Some spaces in our society are still quietly able to get away with maintaining a white status quo — though every now and then, one gets loudly called out. Such is the case with Bailey's Beach Club, the allegedly all-white private social club frequented by Sen. Sheldon Whitehouse, Democrat of Rhode Island, attention to which sparked a furor this week.
Their very membership perpetuates a system that’s based on gate-keeping, even if a token person of color or religious minority is allowed through every now and then.
Beach clubs, country clubs, racquet clubs, whatever you want to call them, aren’t just venues for playing sports — after all, take a look at how many members aren’t even that great at tennis. They’re places where deals are made, jobs are filled, and white dominance is perpetuated.
When asked about the monoracial culture of his family’s social club, Whitehouse, a progressive who has spoken out repeatedly against "systemic racism,” defended his membership by saying that "the club has informed me that it does in fact have diversity of membership." His spokesman, Richard Davidson, also told NBC News, “The club has had and has members of color."

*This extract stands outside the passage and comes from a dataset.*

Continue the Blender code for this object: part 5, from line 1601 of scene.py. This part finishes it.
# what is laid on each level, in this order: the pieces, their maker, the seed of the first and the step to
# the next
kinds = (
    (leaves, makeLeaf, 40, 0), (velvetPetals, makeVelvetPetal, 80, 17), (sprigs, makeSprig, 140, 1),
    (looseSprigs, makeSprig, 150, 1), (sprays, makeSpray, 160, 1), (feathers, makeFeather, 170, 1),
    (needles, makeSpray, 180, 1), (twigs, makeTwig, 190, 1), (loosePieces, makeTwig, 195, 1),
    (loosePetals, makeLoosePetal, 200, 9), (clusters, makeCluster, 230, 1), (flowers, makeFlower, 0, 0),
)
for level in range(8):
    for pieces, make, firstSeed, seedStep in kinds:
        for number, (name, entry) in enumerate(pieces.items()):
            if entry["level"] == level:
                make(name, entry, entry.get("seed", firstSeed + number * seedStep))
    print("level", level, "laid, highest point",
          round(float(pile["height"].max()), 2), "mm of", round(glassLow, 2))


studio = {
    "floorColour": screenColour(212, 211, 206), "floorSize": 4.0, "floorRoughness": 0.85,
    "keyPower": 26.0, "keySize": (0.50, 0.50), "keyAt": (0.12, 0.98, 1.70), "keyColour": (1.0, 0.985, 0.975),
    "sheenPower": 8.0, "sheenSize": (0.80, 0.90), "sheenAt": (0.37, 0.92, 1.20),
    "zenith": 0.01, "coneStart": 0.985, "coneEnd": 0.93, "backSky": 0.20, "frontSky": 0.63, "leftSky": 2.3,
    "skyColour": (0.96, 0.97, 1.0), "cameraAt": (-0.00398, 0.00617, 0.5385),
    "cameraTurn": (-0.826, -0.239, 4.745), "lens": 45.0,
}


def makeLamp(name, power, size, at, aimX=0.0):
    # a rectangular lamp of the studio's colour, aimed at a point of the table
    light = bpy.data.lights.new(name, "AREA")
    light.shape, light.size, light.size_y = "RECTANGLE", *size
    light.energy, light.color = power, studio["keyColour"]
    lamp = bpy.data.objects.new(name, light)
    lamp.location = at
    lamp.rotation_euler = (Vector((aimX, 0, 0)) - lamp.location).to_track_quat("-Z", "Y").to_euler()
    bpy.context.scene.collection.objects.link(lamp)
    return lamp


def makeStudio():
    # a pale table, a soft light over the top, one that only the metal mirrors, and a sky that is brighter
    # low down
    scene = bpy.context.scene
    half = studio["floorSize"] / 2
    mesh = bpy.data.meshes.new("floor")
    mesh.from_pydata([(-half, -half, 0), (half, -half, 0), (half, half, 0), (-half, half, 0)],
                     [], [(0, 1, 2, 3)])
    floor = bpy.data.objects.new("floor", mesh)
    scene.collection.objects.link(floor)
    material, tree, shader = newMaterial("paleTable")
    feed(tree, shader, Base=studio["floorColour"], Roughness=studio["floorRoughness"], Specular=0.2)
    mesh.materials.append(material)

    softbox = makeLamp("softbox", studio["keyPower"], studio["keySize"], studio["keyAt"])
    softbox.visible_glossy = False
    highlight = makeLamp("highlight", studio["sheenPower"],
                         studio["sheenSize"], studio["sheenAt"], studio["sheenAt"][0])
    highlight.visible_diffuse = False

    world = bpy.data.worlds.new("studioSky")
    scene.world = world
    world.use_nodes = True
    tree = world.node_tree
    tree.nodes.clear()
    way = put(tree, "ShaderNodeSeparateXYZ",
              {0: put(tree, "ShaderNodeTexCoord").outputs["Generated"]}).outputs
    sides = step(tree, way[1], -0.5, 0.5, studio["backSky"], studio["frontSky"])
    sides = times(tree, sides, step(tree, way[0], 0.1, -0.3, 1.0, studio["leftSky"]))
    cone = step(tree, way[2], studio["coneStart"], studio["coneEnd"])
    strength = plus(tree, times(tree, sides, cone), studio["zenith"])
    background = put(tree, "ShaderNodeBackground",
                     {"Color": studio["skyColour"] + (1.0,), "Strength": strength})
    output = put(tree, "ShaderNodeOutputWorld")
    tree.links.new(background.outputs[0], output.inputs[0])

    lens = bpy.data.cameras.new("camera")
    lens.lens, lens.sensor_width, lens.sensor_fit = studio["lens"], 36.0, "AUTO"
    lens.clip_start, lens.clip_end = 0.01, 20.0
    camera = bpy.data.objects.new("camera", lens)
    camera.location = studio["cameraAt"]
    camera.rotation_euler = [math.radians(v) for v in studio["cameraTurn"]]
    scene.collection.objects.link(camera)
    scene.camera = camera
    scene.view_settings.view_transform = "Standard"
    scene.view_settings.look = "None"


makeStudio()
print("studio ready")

But it seems Whitehouse never asked the club’s management questions about the lack of representation, taking the beach club at its word when it said it was diverse. (The club did not respond to a request for comment from NBC News this week after Whitehouse’s membership made headlines.)
And therein lies the fundamental problem with these institutions: Whatever the stated ideals of the people who attend them, they are content for them to continue as pockets of privilege and exclusivity rather than working to change them. Their very membership perpetuates a system that’s based on gate-keeping, even if a token person of color or religious minority is allowed through every now and then.
Let’s not forget that many clubs were integrated unwillingly, including the storied New York Athletic Club, which was strong-armed into admitting women in the 1980s and had a history of turning away greats like Olympian Marty Glickman for being Jewish.
This strong-arming isn’t lost on many marginalized groups. While clubs can pledge diversity, there may be few comfortable enough to attend, and often they’re tokenized. It’s quite off-putting to be a “fly in the buttermilk” as my grandma says.
Just this weekend, I attended the first Juneteenth celebration at a historic cricket club in Philadelphia, one of the oldest in the country. To mark the occasion, the club’s first Black member was given an award. He was lively and spry, like many under the age of 70 are. That’s right. The club has been operating for over 150 years, and it spent more than half its existence without even one member of color.
The crowd may have been welcoming Saturday, but not every person interested in joining a cricket or golf or tennis club will feel what I felt. And plenty of places that outwardly claim to welcome Blacks, Jews and other groups that historically faced “restricted” access keep themselves homogenous by requiring nominations or invitations.
A white person in power, like Whitehouse, may not immediately see the damage of being in an essentially whites-only space. But environments that lack diversity add to longstanding confirmation and unconscious bias. This means that you are more likely to hire and bond with someone who has the same interests as you or holds similar beliefs about a group that you’ve had limited experiences with.
Choosing to socialize only with people who look like you is detrimental when it’s time to consider a job applicant or vote on policies affecting someone’s well-being; diversity opens your mind, builds empathy and expands your worldview.
The Pew Research Center finds that the more educated a person of color is, the more likely that person is to experience microaggressions, as upward mobility thrusts them into mostly white spaces. Black people who've attended college are more likely to hear slurs or be the butt of jokes than those with a high school diploma or less. This is why true diversity, not mere tokenism, matters.
Critics may point to social clubs that cater to people of color, specifically Black people. However, Black spaces have historically welcomed other races, such as the Jewish refugees who were ostracized from certain white neighborhoods and organizations during and after World War II. And it’s important to remember that these clubs were started because their members had been excluded elsewhere and didn’t have other options.
As in the animal kingdom, biodiversity leads to a balanced ecosystem, keeping predators and prey in check and leading to a harmonious existence. We should look at our work and play spaces in the same way — and, when a white person enters an all-white space, they should make some effort to change the composition. That’s the only way we can finally break up the old boys' clubs.